*Record list*
◇ ◇ ◇ ◇ ◇

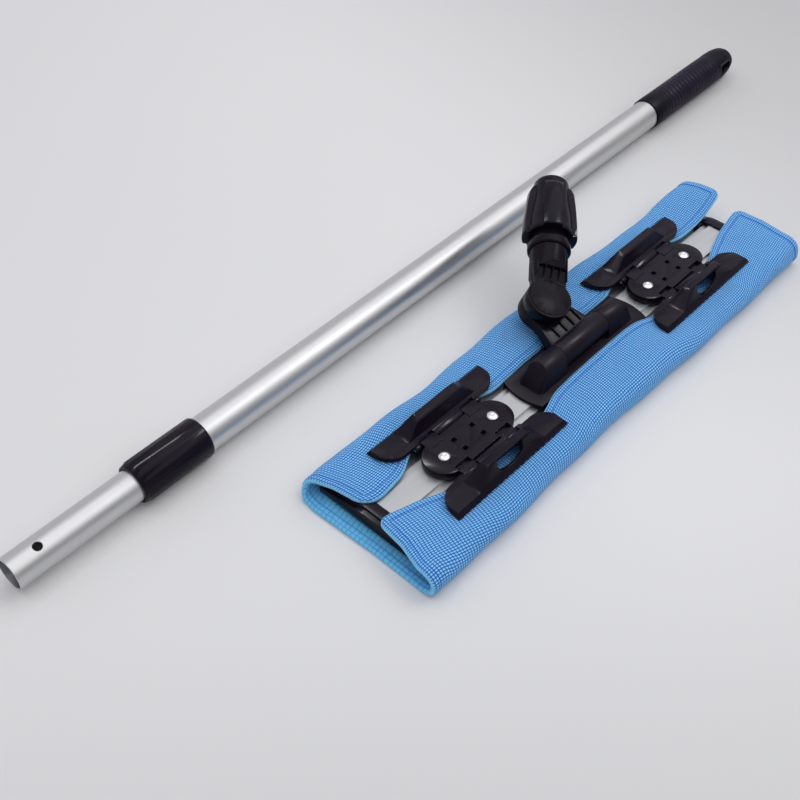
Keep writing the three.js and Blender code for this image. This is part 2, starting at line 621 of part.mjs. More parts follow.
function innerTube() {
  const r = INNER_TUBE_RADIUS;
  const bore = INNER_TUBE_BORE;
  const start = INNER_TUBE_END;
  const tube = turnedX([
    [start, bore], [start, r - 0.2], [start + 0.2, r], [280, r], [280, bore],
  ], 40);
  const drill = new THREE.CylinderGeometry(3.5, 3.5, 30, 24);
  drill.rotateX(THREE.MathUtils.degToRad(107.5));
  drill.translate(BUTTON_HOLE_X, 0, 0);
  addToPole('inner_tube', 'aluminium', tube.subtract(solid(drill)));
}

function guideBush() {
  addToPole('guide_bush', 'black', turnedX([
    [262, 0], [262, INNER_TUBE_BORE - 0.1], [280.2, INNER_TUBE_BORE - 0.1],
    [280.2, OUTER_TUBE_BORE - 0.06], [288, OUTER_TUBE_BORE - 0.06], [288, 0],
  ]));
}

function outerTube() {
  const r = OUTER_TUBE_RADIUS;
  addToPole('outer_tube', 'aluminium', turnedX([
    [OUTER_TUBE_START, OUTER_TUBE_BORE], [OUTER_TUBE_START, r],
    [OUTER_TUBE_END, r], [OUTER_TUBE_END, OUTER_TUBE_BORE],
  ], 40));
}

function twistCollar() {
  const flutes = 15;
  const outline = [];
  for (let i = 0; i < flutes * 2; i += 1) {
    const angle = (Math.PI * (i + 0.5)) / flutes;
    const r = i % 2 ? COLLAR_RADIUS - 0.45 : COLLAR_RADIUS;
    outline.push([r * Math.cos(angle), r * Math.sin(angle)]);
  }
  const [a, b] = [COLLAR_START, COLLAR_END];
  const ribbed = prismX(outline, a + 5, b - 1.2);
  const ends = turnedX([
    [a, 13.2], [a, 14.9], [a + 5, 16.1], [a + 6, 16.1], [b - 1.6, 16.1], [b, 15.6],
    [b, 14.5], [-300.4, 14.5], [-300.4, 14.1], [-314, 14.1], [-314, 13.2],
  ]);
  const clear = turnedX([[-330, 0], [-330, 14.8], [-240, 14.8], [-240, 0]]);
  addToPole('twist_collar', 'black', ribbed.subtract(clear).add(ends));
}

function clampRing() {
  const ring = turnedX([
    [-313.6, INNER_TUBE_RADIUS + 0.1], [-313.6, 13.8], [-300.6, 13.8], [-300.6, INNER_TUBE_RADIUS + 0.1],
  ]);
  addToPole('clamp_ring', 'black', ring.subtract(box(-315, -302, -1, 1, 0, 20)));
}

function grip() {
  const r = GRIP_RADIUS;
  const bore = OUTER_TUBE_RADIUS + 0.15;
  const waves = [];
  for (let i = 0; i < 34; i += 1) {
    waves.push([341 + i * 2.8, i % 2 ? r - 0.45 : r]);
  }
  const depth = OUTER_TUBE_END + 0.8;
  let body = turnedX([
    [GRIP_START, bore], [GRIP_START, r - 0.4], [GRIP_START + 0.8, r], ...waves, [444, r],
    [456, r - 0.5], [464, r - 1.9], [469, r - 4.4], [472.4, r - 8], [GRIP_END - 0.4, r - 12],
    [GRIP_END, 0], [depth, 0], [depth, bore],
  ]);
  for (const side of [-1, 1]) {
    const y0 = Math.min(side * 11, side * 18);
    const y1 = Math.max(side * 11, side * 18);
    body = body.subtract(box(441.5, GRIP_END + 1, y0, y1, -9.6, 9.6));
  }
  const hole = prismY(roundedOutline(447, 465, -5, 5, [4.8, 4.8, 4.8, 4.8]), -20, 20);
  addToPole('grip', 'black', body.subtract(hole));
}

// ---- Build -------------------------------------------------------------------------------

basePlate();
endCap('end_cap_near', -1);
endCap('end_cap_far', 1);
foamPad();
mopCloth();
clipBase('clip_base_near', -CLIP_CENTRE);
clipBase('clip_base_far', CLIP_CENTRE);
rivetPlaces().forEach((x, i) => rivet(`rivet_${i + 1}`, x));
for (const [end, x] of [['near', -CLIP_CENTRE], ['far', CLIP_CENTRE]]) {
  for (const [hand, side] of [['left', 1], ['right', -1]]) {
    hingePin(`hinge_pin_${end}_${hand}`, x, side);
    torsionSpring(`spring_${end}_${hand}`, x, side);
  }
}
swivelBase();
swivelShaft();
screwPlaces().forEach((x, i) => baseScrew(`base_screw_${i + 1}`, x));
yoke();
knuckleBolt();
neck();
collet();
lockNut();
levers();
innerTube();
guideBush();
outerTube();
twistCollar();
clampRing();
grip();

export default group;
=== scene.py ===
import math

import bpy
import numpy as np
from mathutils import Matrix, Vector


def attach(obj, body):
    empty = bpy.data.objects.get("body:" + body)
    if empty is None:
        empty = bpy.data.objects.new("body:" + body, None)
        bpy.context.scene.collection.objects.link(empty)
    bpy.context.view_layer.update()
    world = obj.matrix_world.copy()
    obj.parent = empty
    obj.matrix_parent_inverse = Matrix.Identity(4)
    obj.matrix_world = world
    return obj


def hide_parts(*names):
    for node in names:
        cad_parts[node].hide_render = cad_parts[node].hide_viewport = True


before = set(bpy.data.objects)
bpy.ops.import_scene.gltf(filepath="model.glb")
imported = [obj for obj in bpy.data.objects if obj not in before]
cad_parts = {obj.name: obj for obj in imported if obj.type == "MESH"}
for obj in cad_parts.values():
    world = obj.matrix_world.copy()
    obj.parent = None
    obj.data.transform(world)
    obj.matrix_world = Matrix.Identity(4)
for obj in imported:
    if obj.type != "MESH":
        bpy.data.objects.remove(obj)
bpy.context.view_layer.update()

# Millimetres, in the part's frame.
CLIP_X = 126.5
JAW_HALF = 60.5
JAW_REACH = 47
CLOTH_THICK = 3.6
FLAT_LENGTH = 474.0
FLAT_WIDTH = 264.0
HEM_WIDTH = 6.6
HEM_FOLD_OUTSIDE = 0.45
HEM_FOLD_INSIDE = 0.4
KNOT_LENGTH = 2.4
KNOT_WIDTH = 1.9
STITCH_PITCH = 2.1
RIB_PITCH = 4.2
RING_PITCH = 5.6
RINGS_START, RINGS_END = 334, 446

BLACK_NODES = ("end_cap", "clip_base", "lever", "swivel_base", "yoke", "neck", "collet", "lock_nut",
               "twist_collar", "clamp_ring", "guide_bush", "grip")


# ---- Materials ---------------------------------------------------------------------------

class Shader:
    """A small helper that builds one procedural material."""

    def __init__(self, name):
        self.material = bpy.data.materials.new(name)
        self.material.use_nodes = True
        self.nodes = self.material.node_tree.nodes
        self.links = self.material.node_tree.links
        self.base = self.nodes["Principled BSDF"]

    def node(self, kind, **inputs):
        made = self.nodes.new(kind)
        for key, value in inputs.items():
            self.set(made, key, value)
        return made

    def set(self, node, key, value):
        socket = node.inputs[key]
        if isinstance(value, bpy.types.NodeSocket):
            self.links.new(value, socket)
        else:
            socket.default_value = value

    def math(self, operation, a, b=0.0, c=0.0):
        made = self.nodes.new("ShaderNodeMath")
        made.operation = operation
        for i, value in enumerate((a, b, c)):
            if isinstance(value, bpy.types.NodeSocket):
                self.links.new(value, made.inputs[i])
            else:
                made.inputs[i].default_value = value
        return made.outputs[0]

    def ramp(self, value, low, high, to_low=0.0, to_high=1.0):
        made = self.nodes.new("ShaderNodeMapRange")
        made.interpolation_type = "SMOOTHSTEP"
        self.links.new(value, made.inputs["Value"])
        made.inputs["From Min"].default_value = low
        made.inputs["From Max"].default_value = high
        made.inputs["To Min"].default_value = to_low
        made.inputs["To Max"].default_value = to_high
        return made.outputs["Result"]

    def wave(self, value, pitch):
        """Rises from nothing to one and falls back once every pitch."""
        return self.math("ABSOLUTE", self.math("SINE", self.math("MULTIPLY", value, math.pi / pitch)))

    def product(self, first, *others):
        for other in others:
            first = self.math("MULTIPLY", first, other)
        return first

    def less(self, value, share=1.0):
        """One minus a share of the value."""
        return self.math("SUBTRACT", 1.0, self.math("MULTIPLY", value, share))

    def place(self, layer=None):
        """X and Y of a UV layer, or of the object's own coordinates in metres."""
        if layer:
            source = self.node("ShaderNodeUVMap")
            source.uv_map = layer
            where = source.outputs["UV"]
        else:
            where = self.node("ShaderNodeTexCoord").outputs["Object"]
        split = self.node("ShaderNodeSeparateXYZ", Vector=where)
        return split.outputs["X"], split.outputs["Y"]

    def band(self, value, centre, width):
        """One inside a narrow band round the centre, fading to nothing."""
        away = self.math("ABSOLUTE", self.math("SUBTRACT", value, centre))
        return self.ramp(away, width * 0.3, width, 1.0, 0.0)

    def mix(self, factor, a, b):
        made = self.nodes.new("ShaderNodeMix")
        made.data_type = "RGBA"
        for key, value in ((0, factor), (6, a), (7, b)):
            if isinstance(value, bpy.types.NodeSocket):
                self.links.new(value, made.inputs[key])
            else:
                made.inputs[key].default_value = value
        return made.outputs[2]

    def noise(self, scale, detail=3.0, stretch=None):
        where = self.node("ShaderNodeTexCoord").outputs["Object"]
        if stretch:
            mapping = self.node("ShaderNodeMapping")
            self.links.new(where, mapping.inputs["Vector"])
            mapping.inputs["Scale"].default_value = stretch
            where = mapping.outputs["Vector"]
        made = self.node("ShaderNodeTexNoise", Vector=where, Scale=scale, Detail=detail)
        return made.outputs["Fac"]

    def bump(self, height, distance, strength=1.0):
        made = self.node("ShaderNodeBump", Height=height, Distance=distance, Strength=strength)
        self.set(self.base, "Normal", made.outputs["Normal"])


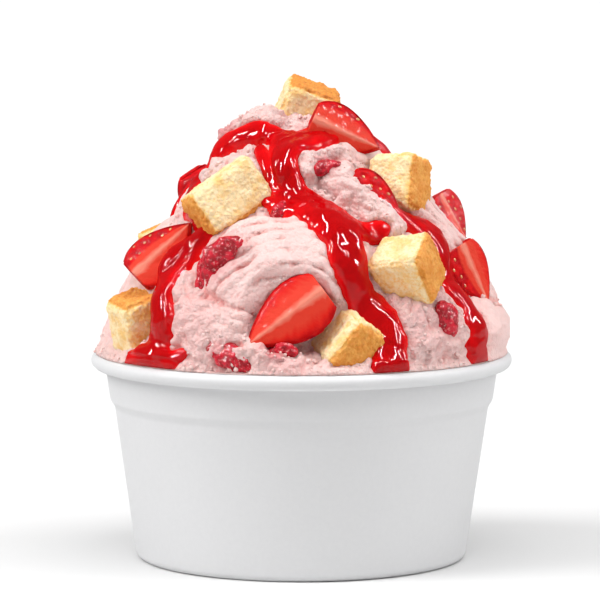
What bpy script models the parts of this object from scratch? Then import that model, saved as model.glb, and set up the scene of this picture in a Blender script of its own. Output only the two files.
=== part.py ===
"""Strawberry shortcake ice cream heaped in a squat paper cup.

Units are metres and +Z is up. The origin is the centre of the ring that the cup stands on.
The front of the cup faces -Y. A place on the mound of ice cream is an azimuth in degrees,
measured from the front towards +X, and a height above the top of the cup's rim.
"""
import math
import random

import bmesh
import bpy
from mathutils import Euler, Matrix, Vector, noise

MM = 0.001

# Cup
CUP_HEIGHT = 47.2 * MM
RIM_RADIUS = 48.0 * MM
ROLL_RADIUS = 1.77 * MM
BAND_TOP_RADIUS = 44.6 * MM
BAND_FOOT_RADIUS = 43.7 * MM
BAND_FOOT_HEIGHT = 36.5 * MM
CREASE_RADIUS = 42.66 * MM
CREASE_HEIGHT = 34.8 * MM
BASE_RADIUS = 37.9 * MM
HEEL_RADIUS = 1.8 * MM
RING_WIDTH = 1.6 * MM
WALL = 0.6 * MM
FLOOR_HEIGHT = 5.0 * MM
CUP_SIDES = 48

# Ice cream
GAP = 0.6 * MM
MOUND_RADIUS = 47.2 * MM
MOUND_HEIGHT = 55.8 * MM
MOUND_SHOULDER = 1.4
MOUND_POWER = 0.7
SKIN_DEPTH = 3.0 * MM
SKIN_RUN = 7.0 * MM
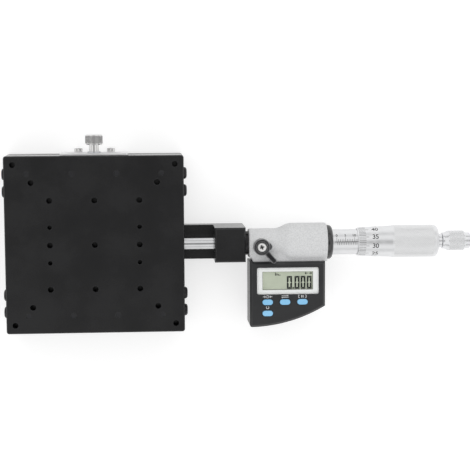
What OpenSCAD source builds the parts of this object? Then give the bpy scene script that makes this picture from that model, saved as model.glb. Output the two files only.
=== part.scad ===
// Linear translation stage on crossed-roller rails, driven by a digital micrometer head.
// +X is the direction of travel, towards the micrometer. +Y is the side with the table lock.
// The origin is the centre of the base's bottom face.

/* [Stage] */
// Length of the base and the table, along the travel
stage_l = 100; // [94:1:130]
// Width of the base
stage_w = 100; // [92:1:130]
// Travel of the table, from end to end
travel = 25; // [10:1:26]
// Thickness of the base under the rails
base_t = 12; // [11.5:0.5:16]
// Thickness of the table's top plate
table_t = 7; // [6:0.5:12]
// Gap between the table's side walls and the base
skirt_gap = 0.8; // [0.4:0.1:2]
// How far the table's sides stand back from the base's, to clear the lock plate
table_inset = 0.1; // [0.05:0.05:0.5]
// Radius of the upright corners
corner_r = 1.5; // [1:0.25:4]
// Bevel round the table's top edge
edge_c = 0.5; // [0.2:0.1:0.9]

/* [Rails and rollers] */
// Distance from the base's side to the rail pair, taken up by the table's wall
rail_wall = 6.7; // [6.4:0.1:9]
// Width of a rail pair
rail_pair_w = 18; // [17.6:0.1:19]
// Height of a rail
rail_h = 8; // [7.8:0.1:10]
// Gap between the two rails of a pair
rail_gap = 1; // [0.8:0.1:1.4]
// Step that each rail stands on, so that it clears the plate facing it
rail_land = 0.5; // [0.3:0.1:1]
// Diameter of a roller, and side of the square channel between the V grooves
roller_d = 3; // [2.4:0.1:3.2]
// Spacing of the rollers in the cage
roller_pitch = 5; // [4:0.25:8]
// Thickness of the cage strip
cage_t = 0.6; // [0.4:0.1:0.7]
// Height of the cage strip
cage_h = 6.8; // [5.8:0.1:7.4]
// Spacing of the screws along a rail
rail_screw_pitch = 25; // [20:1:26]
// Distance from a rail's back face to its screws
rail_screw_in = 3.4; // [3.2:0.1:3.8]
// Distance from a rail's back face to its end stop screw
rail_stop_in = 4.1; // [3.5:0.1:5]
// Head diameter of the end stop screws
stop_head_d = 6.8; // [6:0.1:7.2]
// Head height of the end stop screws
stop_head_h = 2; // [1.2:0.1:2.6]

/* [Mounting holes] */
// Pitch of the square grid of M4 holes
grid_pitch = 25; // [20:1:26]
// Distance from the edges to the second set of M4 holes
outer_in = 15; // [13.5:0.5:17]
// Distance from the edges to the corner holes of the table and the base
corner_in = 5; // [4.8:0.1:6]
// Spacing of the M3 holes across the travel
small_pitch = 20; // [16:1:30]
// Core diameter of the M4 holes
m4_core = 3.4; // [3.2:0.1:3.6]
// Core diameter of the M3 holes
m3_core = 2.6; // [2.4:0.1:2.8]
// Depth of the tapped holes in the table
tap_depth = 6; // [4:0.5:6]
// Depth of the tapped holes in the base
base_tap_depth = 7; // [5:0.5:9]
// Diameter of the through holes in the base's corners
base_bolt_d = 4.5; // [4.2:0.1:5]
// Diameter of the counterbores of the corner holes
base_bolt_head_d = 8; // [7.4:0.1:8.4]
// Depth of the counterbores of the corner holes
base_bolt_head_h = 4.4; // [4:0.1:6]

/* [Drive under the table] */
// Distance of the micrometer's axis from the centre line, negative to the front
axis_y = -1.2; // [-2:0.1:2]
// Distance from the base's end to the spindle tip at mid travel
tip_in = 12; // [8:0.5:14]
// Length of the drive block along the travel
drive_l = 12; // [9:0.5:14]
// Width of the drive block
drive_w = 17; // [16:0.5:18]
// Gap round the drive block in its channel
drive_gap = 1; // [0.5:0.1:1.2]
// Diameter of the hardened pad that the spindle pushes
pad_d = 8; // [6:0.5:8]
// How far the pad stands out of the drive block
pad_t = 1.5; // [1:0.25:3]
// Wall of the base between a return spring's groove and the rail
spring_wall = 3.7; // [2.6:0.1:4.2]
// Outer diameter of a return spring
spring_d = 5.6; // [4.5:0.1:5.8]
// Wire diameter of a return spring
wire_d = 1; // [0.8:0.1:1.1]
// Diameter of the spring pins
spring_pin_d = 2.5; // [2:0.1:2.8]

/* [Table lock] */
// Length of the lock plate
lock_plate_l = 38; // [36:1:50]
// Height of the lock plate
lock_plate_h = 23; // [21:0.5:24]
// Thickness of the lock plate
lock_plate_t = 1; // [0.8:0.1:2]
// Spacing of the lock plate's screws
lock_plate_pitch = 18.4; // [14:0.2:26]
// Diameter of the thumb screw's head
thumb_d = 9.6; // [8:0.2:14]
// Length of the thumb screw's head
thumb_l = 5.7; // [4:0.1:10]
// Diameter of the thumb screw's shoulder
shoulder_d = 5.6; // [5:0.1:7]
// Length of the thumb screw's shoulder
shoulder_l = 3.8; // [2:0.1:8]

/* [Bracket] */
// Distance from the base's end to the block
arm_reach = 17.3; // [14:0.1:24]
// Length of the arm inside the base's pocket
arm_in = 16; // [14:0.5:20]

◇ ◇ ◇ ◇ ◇

*The exercise*
Print exactly the lines above from the one with "basePlate();" to the one with "bpy.data.objects.remove(obj)", including both.

*Written answer*
basePlate();
endCap('end_cap_near', -1);
endCap('end_cap_far', 1);
foamPad();
mopCloth();
clipBase('clip_base_near', -CLIP_CENTRE);
clipBase('clip_base_far', CLIP_CENTRE);
rivetPlaces().forEach((x, i) => rivet(`rivet_${i + 1}`, x));
for (const [end, x] of [['near', -CLIP_CENTRE], ['far', CLIP_CENTRE]]) {
  for (const [hand, side] of [['left', 1], ['right', -1]]) {
    hingePin(`hinge_pin_${end}_${hand}`, x, side);
    torsionSpring(`spring_${end}_${hand}`, x, side);
  }
}
swivelBase();
swivelShaft();
screwPlaces().forEach((x, i) => baseScrew(`base_screw_${i + 1}`, x));
yoke();
knuckleBolt();
neck();
collet();
lockNut();
levers();
innerTube();
guideBush();
outerTube();
twistCollar();
clampRing();
grip();

export default group;
=== scene.py ===
import math

import bpy
import numpy as np
from mathutils import Matrix, Vector


def attach(obj, body):
    empty = bpy.data.objects.get("body:" + body)
    if empty is None:
        empty = bpy.data.objects.new("body:" + body, None)
        bpy.context.scene.collection.objects.link(empty)
    bpy.context.view_layer.update()
    world = obj.matrix_world.copy()
    obj.parent = empty
    obj.matrix_parent_inverse = Matrix.Identity(4)
    obj.matrix_world = world
    return obj


def hide_parts(*names):
    for node in names:
        cad_parts[node].hide_render = cad_parts[node].hide_viewport = True


before = set(bpy.data.objects)
bpy.ops.import_scene.gltf(filepath="model.glb")
imported = [obj for obj in bpy.data.objects if obj not in before]
cad_parts = {obj.name: obj for obj in imported if obj.type == "MESH"}
for obj in cad_parts.values():
    world = obj.matrix_world.copy()
    obj.parent = None
    obj.data.transform(world)
    obj.matrix_world = Matrix.Identity(4)
for obj in imported:
    if obj.type != "MESH":
        bpy.data.objects.remove(obj)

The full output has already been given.